Once he had invented and perfect the theremin, he moved to America where he licensed it to RCA, who marketed it as the Thereminovox, and, with stunning either bad luck or lack of foresight, released it just as the Great Stock Market Crash of 1929 hit. Unsurprisingly, nobody wanted to buy one, or could afford one, or were too busy jumping out of windows to their deaths to buy… well, you get the idea. It wasn’t a good time for frivolous purchases. Or any purchases. When men walked around with signs saying “Will work for food”, nobody was thinking about cool new gadgets to buy. It would in fact be the father of the modern synthesiser, Robert Moog, who we’ll meet later, who would reinvigorate public interest in the theremin, an interest which would lead to his own invention of the world’s first analogue synthesiser.

(Very interesting for us progheads, here’s someone playing Floyd’s “The Great Gig in the Sky” on one).

You could say the theremin is almost worked by magic, if you knew nothing about electronics. There is no human contact with the machine. Two antennae control volume and pitch, and the player stands at a distance from the instrument and waves his or her hands against either, controlling the flow. It’s a bit technical and I’m not the one to explain it properly but if you want to look it up you can do so here.

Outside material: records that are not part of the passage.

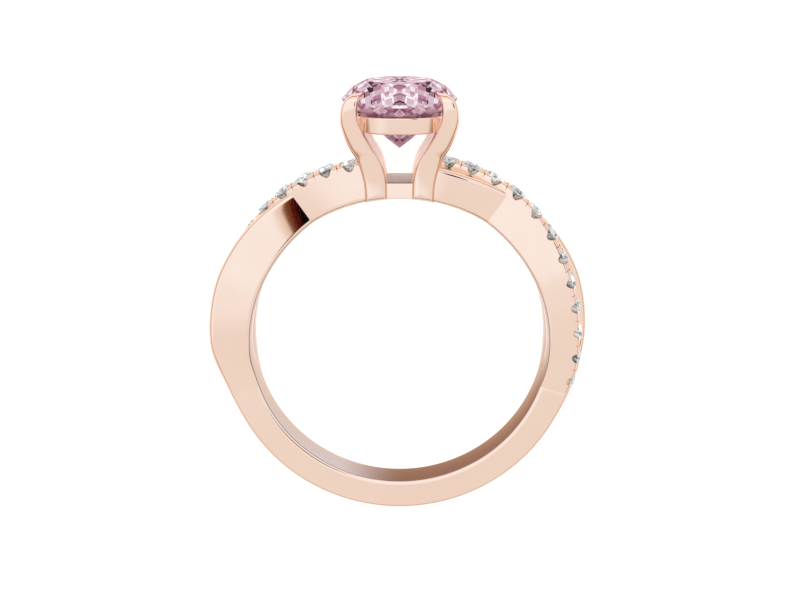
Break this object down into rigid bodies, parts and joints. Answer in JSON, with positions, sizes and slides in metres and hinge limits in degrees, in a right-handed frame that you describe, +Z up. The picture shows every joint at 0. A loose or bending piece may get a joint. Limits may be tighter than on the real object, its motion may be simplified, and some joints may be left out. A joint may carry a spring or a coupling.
{
  "type": "twisted shank ring",
  "caption": "Finger ring lying on its side: a plain and a stone-set strand cross on the shank, and a four-claw head holds an oval brilliant.",
  "frame": {"origin": "floor point under the middle of the lying ring's bounding box", "axes": "+Y from the plain band towards the head, +Z up from the floor, +X across the ring"},
  "size_m": [0.022, 0.0258, 0.0084],
  "materials": {
    "rose_gold": "polished",
    "pink_stone": "faceted and polished",
    "clear_stone": "faceted and polished"
  },
  "bodies": {
    "root": {"ring_mount": "rose_gold", "centre_stone": "pink_stone", "stone_right_1": "clear_stone", "stone_right_2": "clear_stone", "stone_right_3": "clear_stone", "stone_right_4": "clear_stone", "stone_right_5": "clear_stone", "stone_right_6": "clear_stone", "stone_right_7": "clear_stone", "stone_right_8": "clear_stone", "stone_right_9": "clear_stone", "stone_right_10": "clear_stone", "stone_right_11": "clear_stone", "stone_right_12": "clear_stone", "stone_left_1": "clear_stone", "stone_left_2": "clear_stone", "stone_left_3": "clear_stone", "stone_left_4": "clear_stone", "stone_left_5": "clear_stone", "stone_left_6": "clear_stone", "stone_left_7": "clear_stone", "stone_left_8": "clear_stone", "stone_left_9": "clear_stone", "stone_left_10": "clear_stone", "stone_left_11": "clear_stone", "stone_left_12": "clear_stone"}
  },
  "joints": []
}
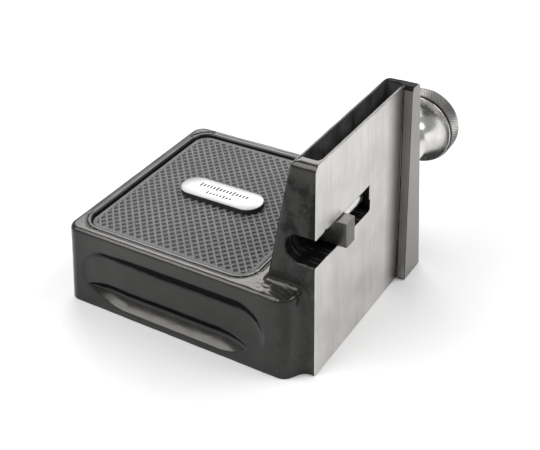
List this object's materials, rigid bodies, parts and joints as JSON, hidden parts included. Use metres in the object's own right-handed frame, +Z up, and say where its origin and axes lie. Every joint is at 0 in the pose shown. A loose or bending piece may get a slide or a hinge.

Most famously used on the Beach Boys’ “Good Vibrations” (actually a similar instrument called an electro-theremin) the instrument was also employed by Led Zeppelin’s Jimmy Page, The Rolling Stones’ Brian Jones and heavy metal band Tesla, as well as in science fiction movies such as The Day the Earth Stood Still, The Thing from Another World and Ed Wood. Oddly enough, and despite popular belief, it was not used on Forbidden Planet, nor in Doctor Who.